Finally, Google resurfaced with a new solution that they called “reCAPTCHA v2”.  This second iteration was intended to accomplish the same task (determine if interactions were initiated by a human or robot – and then deny robots access), but would do so by just supplying a simple interactive checkbox.  And only if the browser suspected foul play, would it require the user to solve the now infamous CAPTCHA challenges.

And while reCAPTCHA v2 was a great advancement in terms of the balance between the user experience and the effectiveness of the control, it still shared one common fundamental flaw with the first version.  Because both versions 1 and 2 were designed to operate as preventative controls (to stop bots from interacting with the service), they both attempt to make a strictly binary evaluation, to classify web interactions as either robot or human – with no ground in-between.  This strict binary classification required the CAPTCHA software to define an unwavering line of separation between perceived bot and human activity.  While on face value, this may seem like it would be an easy distinction, the nature of modern web-browsing has made it anything but.

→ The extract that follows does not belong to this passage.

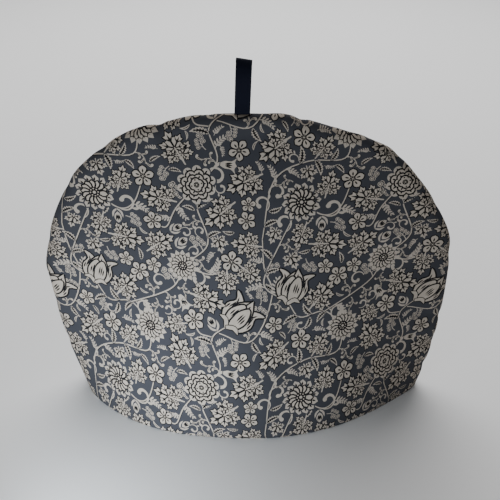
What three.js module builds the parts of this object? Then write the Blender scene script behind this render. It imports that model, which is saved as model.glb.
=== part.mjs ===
// Tea cosy: two dome-shaped panels of wadded cloth, sewn together round their curved edge and
// open at the hem, with a hanging loop of folded tape standing in the seam at the top.
// Millimetres, +Z up. The origin is the middle of the hem's plane, and the front panel faces -Y.
import * as THREE from 'three';

// Outline of both panels, seen from the front.
const MAX_WIDTH = 324;
const HEIGHT = 252;
const HEM_WIDTH = 290.5;
const WIDEST_AT = 122;
const CROWN_SQUARENESS = 2.85;
const CROWN_RISE = 1.64;
const SIDE_CURVE = 2.25;

// The worn outline is a little lopsided: the hem sits to the right of the widest line. Half the
// difference between the two flanks brings the whole back over the origin.
const HEM_SHIFT = 3.3;
const SHIFT_CURVE = 1.3;
const OFF_CENTRE = 0.67;

// Wadded cloth, how far the open hem bellies out from the seam, and the height over which
// puckers and creases fade out above the flat hem.
const WALL = 6;
const EDGE_ROUND = 9;
const HEM_ROUND = 1.2;
const PANEL_GAP = 0.3;
const HEM_BELLY = 65.5;
const BELLY_TOP = 0.94 * HEIGHT;
const BELLY_RISE = 1.3;
const BELLY_FADE = 1.14;
const SECTION_BLEND = 0.5 * HEIGHT;
const HEM_SECTION = {
  left: { roundness: 2.6, taper: 0.78 },
  right: { roundness: 2.11, taper: 1.08 },
};
const WAIST_SECTION = { roundness: 1.72, taper: 2.09 };
const HEM_SMOOTH = { from: 2, to: 22 };

// Hanging loop, of one strip of tape folded over, its two ends together at the foot.
const TAPE_WIDTH = 11.4;
const TAPE_THICKNESS = 1.3;
const LOOP_HEIGHT = 42.5;
const LOOP_X = -3.0;
const LOOP_LEAN = THREE.MathUtils.degToRad(2.2);
const LOOP_TOP_SLANT = THREE.MathUtils.degToRad(9);
const LOOP_STEPS = 32;

// The middle line of one side of the loop: how far the tape stands out at each height.
const LOOP_SIDE = [
  { out: 0.65, height: 0 },
  { out: 1.0, height: 8 },
  { out: 3.2, height: 19 },
  { out: 4.8, height: 30 },
  { out: 3.7, height: 38.4 },
  { out: 0, height: LOOP_HEIGHT - TAPE_THICKNESS / 2 },
];

// Steps of each panel's grid.
const HALF_COLUMNS = 20;
const SIDE_ROWS = 11;
const CROWN_ROWS = 14;
const CROWN_CROWDING = 2.6;
const SEAM_STEPS = 240;

const CLOTH = { color: 0x5b636b, roughness: 0.92, metalness: 0 };
const TAPE = { color: 0x10141f, roughness: 0.88, metalness: 0 };

// Puckers that the seam draws in round the edge. The bearing is in degrees about the middle of
// the widest line, 0 to the right and 90 at the top. A negative depth is a small swelling.
const SEAM_PUCKERS = [
  { bearing: 205.0, depth: 1.1, width: 5.0, reach: 20 },
  { bearing: 192.0, depth: 0.7, width: 6.0, reach: 16 },
  { bearing: 171.0, depth: 0.9, width: 7.0, reach: 18 },
  { bearing: 152.0, depth: 0.7, width: 6.0, reach: 22 },
  { bearing: 136.0, depth: 1.0, width: 6.0, reach: 15 },
  { bearing: 118.0, depth: 1.5, width: 4.5, reach: 20 },
  { bearing: 103.0, depth: 0.6, width: 6.0, reach: 14 },
  { bearing: 79.0, depth: -0.9, width: 9.0, reach: 12 },
  { bearing: 73.0, depth: 1.2, width: 4.5, reach: 16 },
  { bearing: 57.0, depth: 0.8, width: 7.0, reach: 18 },
  { bearing: 41.0, depth: 0.9, width: 6.0, reach: 24 },
  { bearing: 22.0, depth: 0.7, width: 6.0, reach: 16 },
  { bearing: 5.0, depth: 0.8, width: 7.0, reach: 20 },
  { bearing: -16.0, depth: 1.1, width: 5.5, reach: 26 },
  { bearing: -24.5, depth: 1.2, width: 5.0, reach: 22 },
  { bearing: -33.0, depth: 1.3, width: 5.0, reach: 28 },
];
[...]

Not Quite Human / Not Quite Robot

The truth is, our online identities are far more complex than strictly human.  The “thing” that is interacting with websites online is a confluence of human (yourself) and non-human elements to include:

  • Your Device – The device you are using to access the Internet becomes an inherent extension of your online identity, as it is constantly communicating out to and interacting with other systems on the Internet (even when you are not browsing the web or actively using applications). Some users may also root or jailbreak their devices and implement system-level modifications that may change how the device interacts with web servers online.  Additionally, the unique configurations of your device can alter the way that it interacts with other systems online.  For example, device profiles, which are commonly installed by MDM (“Mobile Device Management”) solutions define how your device will interact.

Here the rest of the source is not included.